Why are tech firms viewed with suspicion you ask?
- Many websites use our information for their own purposes
- Political discussions can sap community spirit
- Feelings of inadequacy seeing curated posts of other people’s “best lives”
- A lack of attention to other areas of your life due to mindless scrolling
If loneliness is on the rise and technology has severe issues does it seem like we have reached a rock and a hard place situation or a catch-22? Not necessarily. If technology can be used appropriately it can be a major benefit to cure loneliness.
- Only put information on social media which you would have no problem sharing with others in real life. It can be easy to assume that we are anonymous behind our screen and keyboard, but if we are consistent in our lifestyle and behavior both online and in real life there should not be any worry of information or activities being revealed in which we would not normally engage.
- Only engage in as much political discussion as is beneficial to you. If you can discuss in a healthy manner, do so. Try to avoid any discussions which only resort to name calling and personalized attacks.
- Realize that most people only post a highlight reel of the best moments of their lives on social media.

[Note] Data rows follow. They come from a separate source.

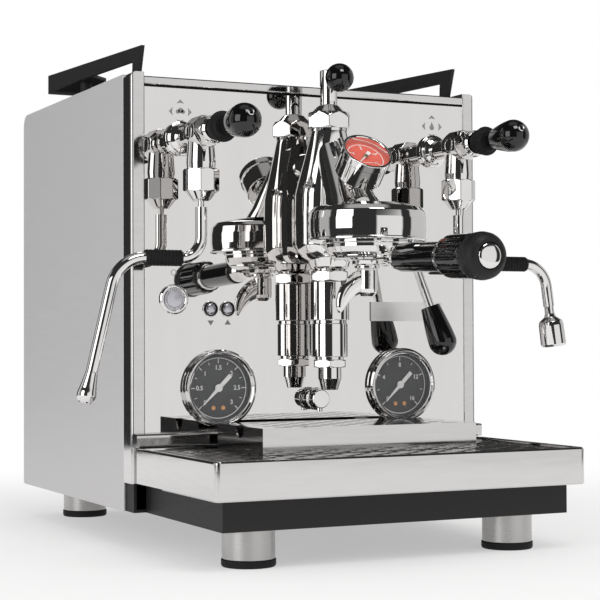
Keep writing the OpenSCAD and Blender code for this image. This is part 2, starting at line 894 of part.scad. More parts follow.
module water_pivot() {
    color("#bdbcba") pivot();
}

module water_knob() {
    color("#0e0e0f") knob();
}

module water_bellows() {
    color("#1d1d1e") bellows();
}

module water_wand() {
    color("#c9c8c7") wand(water_run, water_bend, water_turn, water_last);
}

module water_grip() {
    color("#1b1b1c") grip(water_run - 46, water_run + 0.5);
}

module water_nozzle() {
    tip = [[0, 0.1], [4.2, 0.1], [4.2, 7], [5.5, 10], [10.5, 14], [11.6, 17], [11.6, 36], [9.8, 37], [0, 37]];
    color("#c4c3c1") nozzle(water_run, water_bend, water_turn, water_last, tip);
}

// ---- inside ----

// horizontal boiler with flanged ends and stub axles on the uprights
module boiler(y, z, r, half_l) {
    rod_x(y, z, -half_l, half_l, r);
    for (sx = [-1, 1]) {
        rod_x(y, z, sx * half_l - 2.5, sx * half_l + 2.5, r + 2);
        rod_x(y, z, min(sx * half_l, sx * upright_x), max(sx * half_l, sx * upright_x), 6);
    }
}

module boilers() {
    color("#b8b2a6") {
        boiler(60, 290, 36, 60);
        boiler(152, 300, 46, 75);
    }
}

module pump_unit() {
    y = 110;
    z = 100;
    floor_z = pan_bottom + 2.5;
    color("#6f7377") {
        rod_x(y, z, -112, 0, 42);
        rod_x(y, z, -eps, 12, 20);
        rod_x(y, z, 12 - eps, 62, 27);
        for (x = [-95, -35]) block([x, y - 30, floor_z], [x + 20, y + 30, z - 25]);
    }
}

module pipework() {
    pipe_r = 3.5;
    color("#b87333") {
        translate([40, 110, 127.3]) cylinder(h = 133, r = pipe_r);
        translate([-30, 185, shelf_z + 3]) cylinder(h = 110, r = pipe_r);
        mirrored_pair() {
            translate([valve_x, 28, valve_z]) sphere(r = pipe_r);
            rod_y(valve_x, valve_z, 24.1, 28, pipe_r);
            translate([valve_x, 28, valve_z]) cylinder(h = 24, r = pipe_r);
        }
    }
}

module electrics() {
    color("#26282b") {
        block([60, 205, pan_bottom + 2.5], [132, 290, 132]);
        block([103, body_d - 19, 69], [131, body_d - 1, 91]);
    }
}

placed() chassis();
placed() side_panel_left();
placed() side_panel_right();
placed() front_frame();
placed() front_panel();
placed() rear_panel();
placed() top_tray();
placed() tank_lid();
placed() water_tank();
placed() cup_rails();
placed() drip_tray();
placed() drip_grille();
placed() cup_riser();
placed() foot_sleeves();
placed() foot_pads();
placed() badge_plate();
placed() gauge_cases();
placed() gauge_dials();
placed() group_gauge_dial();
placed() gauge_glasses();
placed() boiler_needle();
placed() pump_needle();
placed() group_needle();
placed() button_bezels();
placed() power_button();
placed() down_button();
placed() up_button();
placed() group_body();
placed() group_bell();
placed() group_gasket();
placed() shower_screen();
placed() mushroom_cap();
placed() flow_spindle();
placed() flow_knob();
placed() infusion_chamber();
placed() drain_spout();
placed() brew_lever();
placed() lever_handle();
placed() portafilter_body();
placed() filter_basket();
placed() portafilter_spout();
placed() portafilter_handle();
placed() steam_valve();
placed() steam_pivot();
placed() steam_knob();
placed() steam_bellows();
placed() steam_wand();
placed() steam_grip();
placed() steam_nozzle();
placed() water_valve();
placed() water_pivot();
placed() water_knob();
placed() water_bellows();
placed() water_wand();
placed() water_grip();
placed() water_nozzle();
placed() boilers();
placed() pump_unit();
placed() pipework();
placed() electrics();
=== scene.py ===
from math import atan2, copysign, cos, pi, radians, sin, sqrt, tan

import bmesh
import bpy
from mathutils import Matrix, Vector


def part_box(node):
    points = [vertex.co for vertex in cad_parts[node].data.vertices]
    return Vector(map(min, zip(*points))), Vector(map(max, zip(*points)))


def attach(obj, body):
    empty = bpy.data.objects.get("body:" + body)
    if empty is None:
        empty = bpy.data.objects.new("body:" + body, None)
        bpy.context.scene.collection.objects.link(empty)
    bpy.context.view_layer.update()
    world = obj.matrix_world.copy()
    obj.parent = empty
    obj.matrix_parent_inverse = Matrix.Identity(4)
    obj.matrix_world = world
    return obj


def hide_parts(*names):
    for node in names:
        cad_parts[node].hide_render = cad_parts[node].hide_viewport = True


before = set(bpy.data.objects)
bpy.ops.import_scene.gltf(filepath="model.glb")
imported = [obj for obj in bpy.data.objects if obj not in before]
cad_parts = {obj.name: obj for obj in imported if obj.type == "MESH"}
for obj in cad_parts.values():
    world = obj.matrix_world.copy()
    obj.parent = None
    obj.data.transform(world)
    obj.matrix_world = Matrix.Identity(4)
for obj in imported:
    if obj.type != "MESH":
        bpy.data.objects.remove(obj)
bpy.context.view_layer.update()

# Pieces are drawn in millimetres about the machine's datum: x = 0 at mid width, y = 0 at the front frame's
# face, z = 0 on the worktop. They are placed once into the row frame, in metres.
MM = 0.001
PANEL_FACE = 0.6                                        # front panel's face behind the datum
DATUM_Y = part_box("front_panel")[0].y / MM - PANEL_FACE  # the datum in the row frame
TO_ROW = Matrix.Scale(MM, 4) @ Matrix.Translation((0, DATUM_Y, 0))


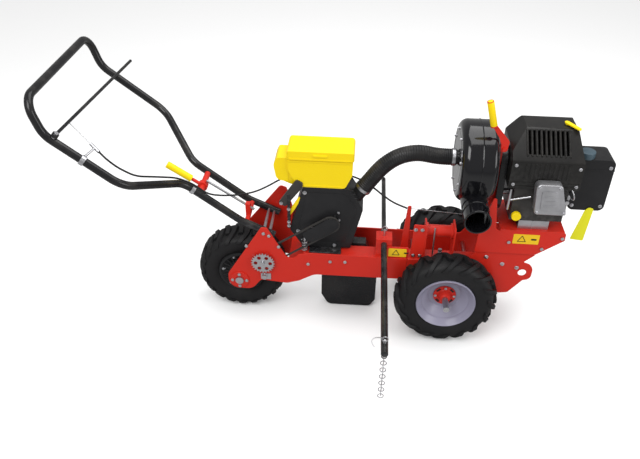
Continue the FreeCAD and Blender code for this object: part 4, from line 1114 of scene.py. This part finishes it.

It can be easy to think that we are viewing the real life of everyone else, when in reality it is simply the carefully curated version of their lives that they have chosen to present to impress others.
- Work to create a life that you love for yourself offline. You can do that by doing everything possible to fulfill your dreams, indulge in hobbies and activities which you love, and try to maintain as many fruitful relationships as possible. If you are filling your life with things that you enjoy, it will be far more difficult to fall into jealousy traps when viewing others’ fabricated lives.
- Set a time limit on your usage. Only use it for a predetermined amount of time and do not allow it to interfere with your other activities. If you have succeeded in building up a life which you enjoy you will have a hard time finding extensive time for social media because you will be doing so many other fun and interesting activities. If you live a fulfilling life it will likely have the fringe benefit that you are the person other people are jealous of on social media.
- Look for commonalities with other people online. In today’s culture, sometimes with very valid and important reasons, people are very quick to determine that someone is not worthy of their time and friendship and the relationship is quickly discarded. While there may be legitimate reasons to create boundaries between yourself and others, can you imagine the possible benefit of engaging with someone who thinks, feels, or acts differently from you? You may change your thinking, appreciate a new way of living, or in the most Machiavellian of senses, have the opportunity to change their thinking to your perspective. None of these opportunities are possible if these people are no longer in your life.
- Work to prioritize real-life relationships. While some people thrive in a solely online environment, many others would trade a thousand Facebook friends for one in person. Try to seek out others with whom you can have meaningful relationships and connections with online and try to meet them for a meal, a shared activity, or even just a walk. Many social networking sites such as meetup and bumble bff can help you to transition to real life friendships with people you met online. The human connection enjoyed during these encounters can help us to feel more connected, less anonymous, and more valued than we may feel when screens are separating us.
Conclusion: The 21st century has brought many advantages to us including instantaneous communication, a plethora of online opportunities, and the ability to socially network with people around the world in an instant. However, these opportunities can easily consume us and lead us to both social and soul agitation if they are not used responsibly. While it can be easy to assume that the correct answer is to disengage and avoid the pitfalls of social media, the dangers of remaining isolated and apathetic are far more damaging to our health and our spiritual and emotional wellbeing. If we instead use our freedom for a positive purpose and follow the seven steps outlined here to social media success we can not only fill our soul’s need for communication and connection, but we can also do so in a way which benefits ourselves and builds a kinder and friendlier world within which we can engage. As writer Vesta Kelly reminds us, “snowflakes are one of nature’s most fragile things, but just look what they can do when they stick together.” Alone we may be isolated and in pain, but together we are living our best life and we are a force to be reckoned with. Take the first step to a better connected life today with these seven helpful social media usage tips.